For the thorough-going and scholarly there are fifty
pages of notes, with no distracting indices in the main text, and a ‘select’ (a
mere 150-odd books and articles) bibliography. For the rest of us there are two
generous wodges of photographs: vast whale jaw-bones, survivors in later life,
contemporary illustrations and documents, even a fantastic seventeenth-century
engraving of a cannibal orgy. There are also maps: one of the Essex’s voyage from Nantucket to the
point where she sank, and another showing the routes of the ship’s boats.

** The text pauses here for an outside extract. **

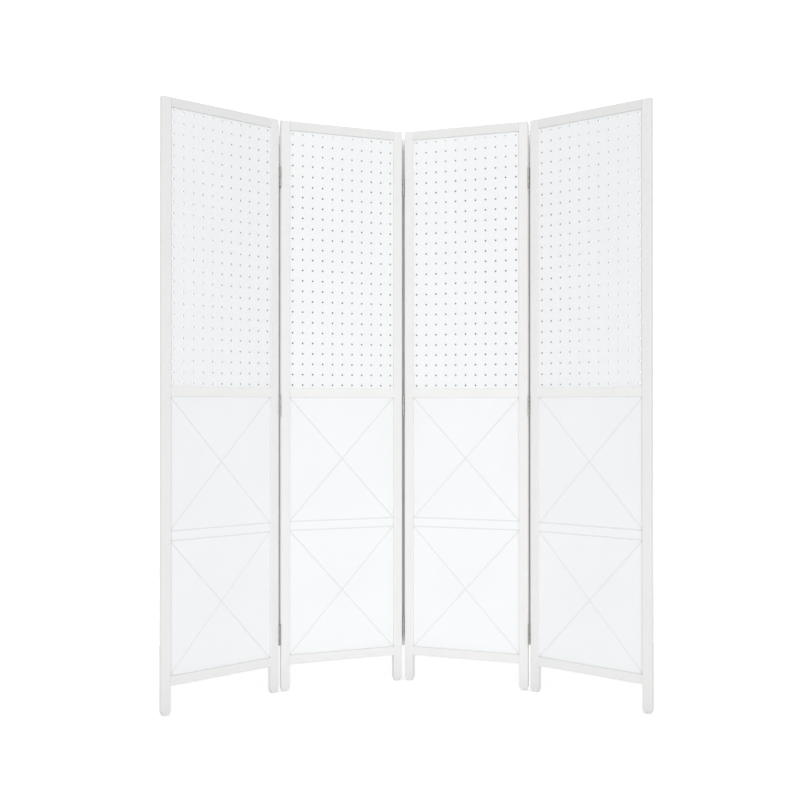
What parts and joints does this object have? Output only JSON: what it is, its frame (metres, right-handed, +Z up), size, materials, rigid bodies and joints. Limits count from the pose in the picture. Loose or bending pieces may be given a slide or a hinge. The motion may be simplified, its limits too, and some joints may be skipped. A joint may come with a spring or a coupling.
{
  "type": "folding screen",
  "caption": "Freestanding folding screen in an arc: white frames with perforated peg board above a cross-grooved board, joined by two-way hinges.",
  "frame": {"origin": "on the floor, at the bottom centre of the bounding box of the screen standing in its arc", "axes": "+Z up; -Y is the front, the hollow side of the arc; +X to the right as seen from the front"},
  "size_m": [1.409, 0.4192, 1.76],
  "materials": {
    "frame_paint": "satin white paint on wood",
    "board_paint": "smooth white coating on fibreboard",
    "hinge_steel": "nickel plated",
    "beech_dowel": "bare wood"
  },
  "bodies": {
    "panel_1": {"panel_1_left_stile": "frame_paint", "panel_1_right_stile": "frame_paint", "panel_1_top_rail": "frame_paint", "panel_1_peg_rail": "frame_paint", "panel_1_bottom_rail": "frame_paint", "panel_1_pegboard": "board_paint", "panel_1_lower_board": "board_paint", "panel_1_dowels": "beech_dowel", "fold_1_left_leaves": "hinge_steel", "fold_1_left_screws": "hinge_steel"},
    "panel_2": {"panel_2_left_stile": "frame_paint", "panel_2_right_stile": "frame_paint", "panel_2_top_rail": "frame_paint", "panel_2_peg_rail": "frame_paint", "panel_2_bottom_rail": "frame_paint", "panel_2_pegboard": "board_paint", "panel_2_lower_board": "board_paint", "panel_2_dowels": "beech_dowel", "fold_1_right_leaves": "hinge_steel", "fold_1_right_screws": "hinge_steel", "fold_2_left_leaves": "hinge_steel", "fold_2_left_screws": "hinge_steel"},
    "panel_3": {"panel_3_left_stile": "frame_paint", "panel_3_right_stile": "frame_paint", "panel_3_top_rail": "frame_paint", "panel_3_peg_rail": "frame_paint", "panel_3_bottom_rail": "frame_paint", "panel_3_pegboard": "board_paint", "panel_3_lower_board": "board_paint", "panel_3_dowels": "beech_dowel", "fold_2_right_leaves": "hinge_steel", "fold_2_right_screws": "hinge_steel", "fold_3_left_leaves": "hinge_steel", "fold_3_left_screws": "hinge_steel"},
    "panel_4": {"panel_4_left_stile": "frame_paint", "panel_4_right_stile": "frame_paint", "panel_4_top_rail": "frame_paint", "panel_4_peg_rail": "frame_paint", "panel_4_bottom_rail": "frame_paint", "panel_4_pegboard": "board_paint", "panel_4_lower_board": "board_paint", "panel_4_dowels": "beech_dowel", "fold_3_right_leaves": "hinge_steel", "fold_3_right_screws": "hinge_steel"},
    "fold_1_link": {"fold_1_links": "hinge_steel", "fold_1_front_pins": "hinge_steel", "fold_1_rear_pins": "hinge_steel"},
    "fold_2_link": {"fold_2_links": "hinge_steel", "fold_2_front_pins": "hinge_steel", "fold_2_rear_pins": "hinge_steel"},
    "fold_3_link": {"fold_3_links": "hinge_steel", "fold_3_front_pins": "hinge_steel", "fold_3_rear_pins": "hinge_steel"}
  },
  "joints": [
    {"name": "fold_1_rear", "type": "hinge", "parent": "panel_2", "child": "fold_1_link", "pos_m": [-0.39023, 0.06753, 0.88], "axis": [0, 0, 1], "range_deg": [-176, 0]},
    {"name": "fold_1_front", "type": "hinge", "parent": "fold_1_link", "child": "panel_1", "pos_m": [-0.38339, 0.04873, 0.88], "axis": [0, 0, 1], "range_deg": [-20, 156]},
    {"name": "fold_2_front", "type": "hinge", "parent": "panel_2", "child": "fold_2_link", "pos_m": [0, 0.18828, 0.88], "axis": [0, 0, 1], "range_deg": [-110, 40]},
    {"name": "fold_2_rear", "type": "hinge", "parent": "fold_2_link", "child": "panel_3", "pos_m": [0.00684, 0.20707, 0.88], "axis": [0, 0, 1], "range_deg": [0, 176]},
    {"name": "fold_3_front", "type": "hinge", "parent": "panel_3", "child": "fold_3_link", "pos_m": [0.38339, 0.04873, 0.88], "axis": [0, 0, -1], "range_deg": [-20, 156]},
    {"name": "fold_3_rear", "type": "hinge", "parent": "fold_3_link", "child": "panel_4", "pos_m": [0.39625, 0.06406, 0.88], "axis": [0, 0, -1], "range_deg": [-176, 0]}
  ]
}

Necessarily, the first shows half the world, and the second the South Pacific
from Polynesia to Chile, the equator to Cape Horn. The imagination boggles at
the distances sailed.
There is much else to strain belief. How was it possible
that Owen Chase, dying of thirst and hunger, often too weak to pull himself up
to the gunwales of his tiny boat, kept a log? It was this log, written up later
by his literary friend William Coffin, that Melville read before writing Moby Dick. Even more surprisingly the
cabin boy Thomas Nickerson also made notes and some fine sketches of the
disaster, some of which are reproduced here. His work was only discovered just
before Philbrick started writing.
Harper Collins paid a quarter of a million pounds for the
right to publish this book, and seem to have invested as much or more in
publicity for it. They have decided to make it a best-seller, and it probably
deserves to be, though not for its literary qualities. It’s none the worse for
being nothing to do with Literature with a capital ‘L’, only for pretending to
be: it tells us no more about Moby Dick than a history of the Danish court does about Hamlet.